Vorsatz, was sonst?

Mein Mandant war alkoholisiert mit dem Wagen unterwegs. Die zuständige Bußgeldstelle ist sich auch sicher, dass mein Mandant vorsätzlich handelte. Und nicht nur fahrlässig.

Das ergibt sich allerdings nicht aus einer näheren Prüfung der Umstände des Einzelfalles, sondern aus einem vorgehefteten „Aktenvermerk“. Dieser Textbaustein wird anscheinend in alle passenden Fälle reinkopiert. Darin steht:

Aktenvermerk:

Jeder Kraftfahrzeugführer, welcher in einem überschaubaren Zeitraum vor Fahrtantritt alkoholische Getränke in nicht ganz unerheblichem Umfang zu sich nimmt, weiß, dass er in Gefahr läuft, eine Atemalkoholkonzentration von 0,25 mg/l bzw. eine Blutalkoholkonzentration von 0,5 Promille oder mehr erreicht zu haben. Wenn er dennoch ein Kraftfahrzeug führt, handelt er in aller Regel bedingt vorsätzlich.

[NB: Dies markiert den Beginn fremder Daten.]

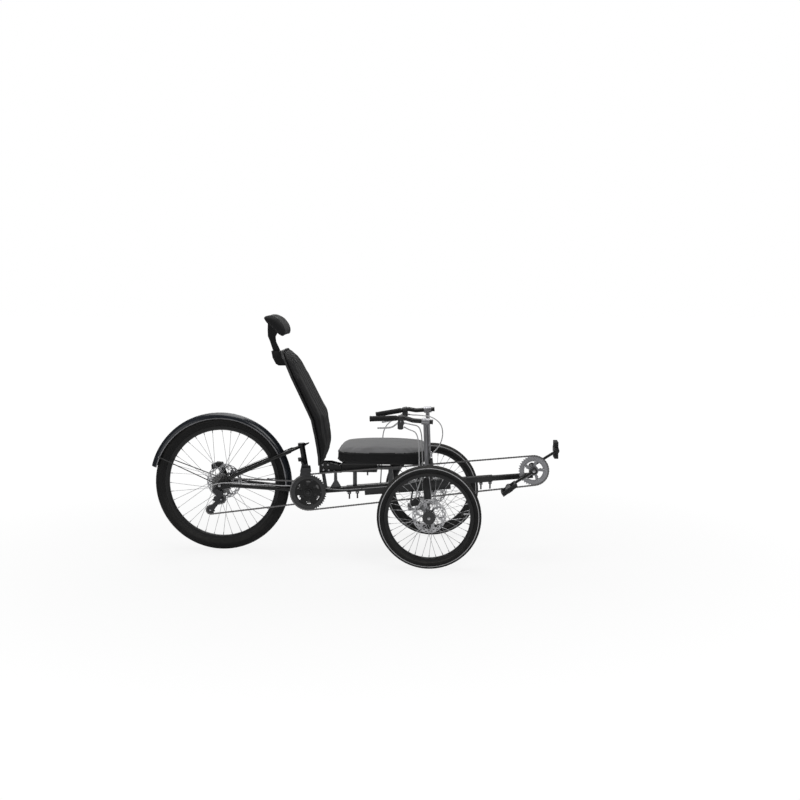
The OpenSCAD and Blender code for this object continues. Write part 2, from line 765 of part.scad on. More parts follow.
// ---- front wheels ----------------------------------------------------------------------
// Distances are measured from the wheel's middle plane towards the frame.
FRONT_HUB = [[-27, -20, 30], [-20, -15, 24], [-15, 15, 14], [15, 19, 24], [19, 27.5, 17]];
front_disc_in = 25.5;
function inwards(side, list) = [for (s = list) side < 0 ? s : [-s[1], -s[0], s[2]]];
module at_front(side) { place() translate([front_x, side * track / 2, front_z]) children(); }

module front_hub(side) {
    color("#1c1c1e") at_front(side) {
        hub(inwards(side, FRONT_HUB), stub_r + run_gap);
        difference() {
            disc(0, -side * front_disc_in, 0, front_disc_r, 2);
            disc(0, -side * front_disc_in, 0, 16.9, 4);
            for (a = [30:60:330])
                disc((front_disc_r - 38) * cos(a), -side * front_disc_in, (front_disc_r - 38) * sin(a), 14, 4);
        }
    }
}
module front_tyre(side) { color("#161617") at_front(side) tyre(front_r, front_rim_out, front_tyre_w); }
module front_rim(side) { color("#161617") at_front(side) rim(front_rim_out, front_rim_in); }
module front_spokes(side) { color("#b9bbbd") at_front(side) spokes(24, [-17, 17], front_rim_in); }
module tyre_right() { front_tyre(RIGHT); }
module tyre_left() { front_tyre(LEFT); }
module rim_right() { front_rim(RIGHT); }
module rim_left() { front_rim(LEFT); }
module spokes_right() { front_spokes(RIGHT); }
module spokes_left() { front_spokes(LEFT); }
module hub_right() { front_hub(RIGHT); }
module hub_left() { front_hub(LEFT); }

// ---- steering --------------------------------------------------------------------------
knuckle_r = 11;
arm_z = 274;
ball_r = 8;          // ball on the left steering arm
loose_ball_r = 6.8;    // ball on the right arm, with play in its housing
ball_rise = 16;
function ball_at(side) = kingpin(side, arm_z) + [-arm_len, 0, ball_rise];
function arm_end(side) = kingpin(side, arm_z) - [arm_len, 0, 0];

// Kingpin, axle stub with its end nut, steering arm and the calliper's bracket.
module knuckle(side) {
    stub = [front_x, side * track / 2, front_z];
    color("#8f9194") place() {
        rod(kingpin(side, head_z0 - 2), kingpin(side, head_z1 + 12), kingpin_r);
        rod(kingpin(side, head_z0 - 14), kingpin(side, head_z0 - 0.2), head_r - 1);
        rod(kingpin(side, front_z - 16), kingpin(side, head_z0 - 12), knuckle_r);
        disc(front_x, side * (track / 2 - 6), front_z, stub_r, 84);
        disc(front_x, side * (track / 2 + 31.5), front_z, 8, 8);
        rod(kingpin(side, arm_z), arm_end(side), 5);
        rod(arm_end(side) - [0, 0, 6], arm_end(side) + [0, 0, 6], 9);
        rod(arm_end(side), ball_at(side), 4);
        translate(ball_at(side)) sphere(r = side == LEFT ? ball_r : loose_ball_r);
        slab(side * (track / 2 - 46), 6) polygon([[front_x - 8, front_z + 8], [front_x - 8, front_z + 30],
            [front_x - 50, front_z + 80], [front_x - 66, front_z + 66], [front_x - 24, front_z + 6]]);
    }
}
module knuckle_right() { knuckle(RIGHT); }
module knuckle_left() { knuckle(LEFT); }

// Handlebar in its clamp's frame, [back, up] from the clamp's middle.
BAR = [[-34, 0], [58, 0], [100, 9], [262, -8]];
grip_from = 134;
function bar_point(side, p) = kingpin(side, bar_z)
    + [-p[0] * cos(bar_tilt) + side * p[1] * sin(bar_tilt), 0, p[1] * cos(bar_tilt) - side * p[0] * sin(bar_tilt)];
function bar_height(back) = BAR[2][1] + (BAR[3][1] - BAR[2][1]) * (back - BAR[2][0]) / (BAR[3][0] - BAR[2][0]);

post_r = 10;
module post(side) {
    foot = head_z1 + 12.2;
    color("#8c8e90") place() difference() {
        union() {
            rod(kingpin(side, foot), kingpin(side, bar_z), post_r);
            rod(kingpin(side, foot), kingpin(side, foot + 26), post_r + 5);
            rod(bar_point(side, [18, 0]), bar_point(side, [-20, 0]), bar_r + 5);
        }
        rod(bar_point(side, [57, 0]), bar_point(side, [-60, 0]), bar_r + 0.1);
    }
}
module post_right() { post(RIGHT); }
module post_left() { post(LEFT); }

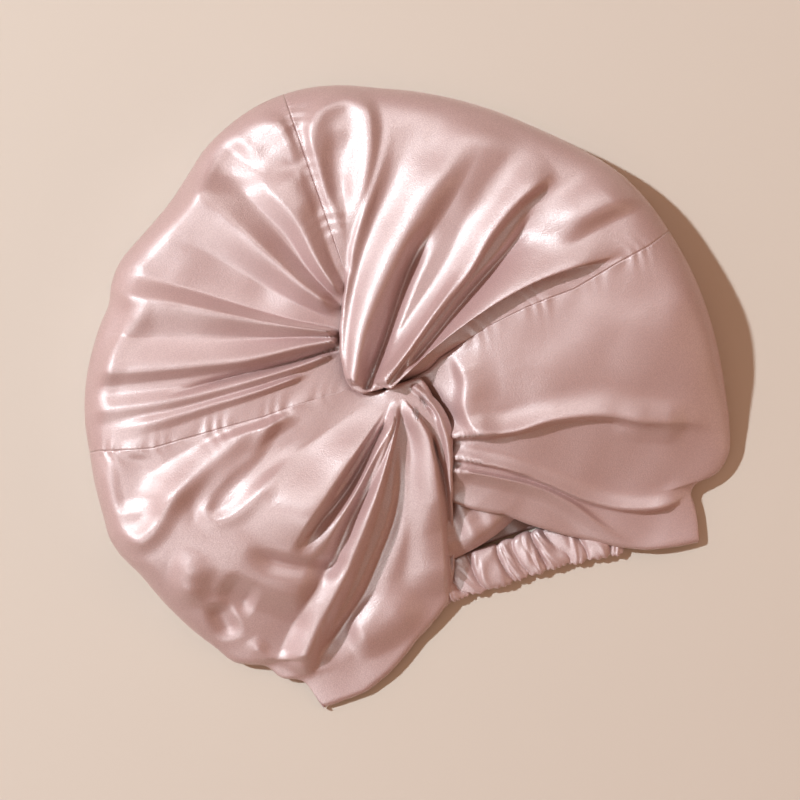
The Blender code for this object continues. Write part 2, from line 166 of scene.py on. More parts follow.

Mit Arbeitsvermeidung bei der Bußgeldstelle hat das viel zu tun, mit der tatsächlichen Rechtslage aber wenig. Denn tatsächlich darf Vorsatz nur angenommen werden, wenn feststeht, dass der Betroffene seine Fahruntüchtigkeit gekannt oder wenigstens mit ihr gerechnet hat. Maßgeblicher Zeitpunkt ist der Fahrtantritt, mögliche Überlegungen vorher spielen erst mal keine Rolle. Sogar Fahrfehler sind nicht unbedingt ein Beleg. Vielmehr muss man feststellen, dass der Fahrer die Fehler bemerkt und dadurch über seine Fahrtüchtigkeit nachgedacht hat.

Nicht mal eine hohe Blutalkoholkonzentration reicht alleine aus, um den Vorsatz zu bejahen. Eine hohe Blutalkoholkonzentration führt nämlich zur Kritiklosigkeit, die den Täter seine Fahrunsicherheit nicht wahrnehmen lässt. Es gibt daher keinen Erfahrungssatz, dass man ab einer bestimmten Blutalkoholkonzentration seine Fahrunsicherheit erkennt.

Nach Schema F auf eine vorsätzliche Alkoholfahrt zu schließen, ist da schon ziemlich dreist. Schauen wir mal, ob das Amtsgericht ergebnisoffener denkt, wenn es über den Einspruch gegen den Bußgeldbescheid verhandelt. Ich kann mir jedenfalls nicht vorstellen, dass der Textbaustein dort auf sonderlich viel Gegenliebe stößt.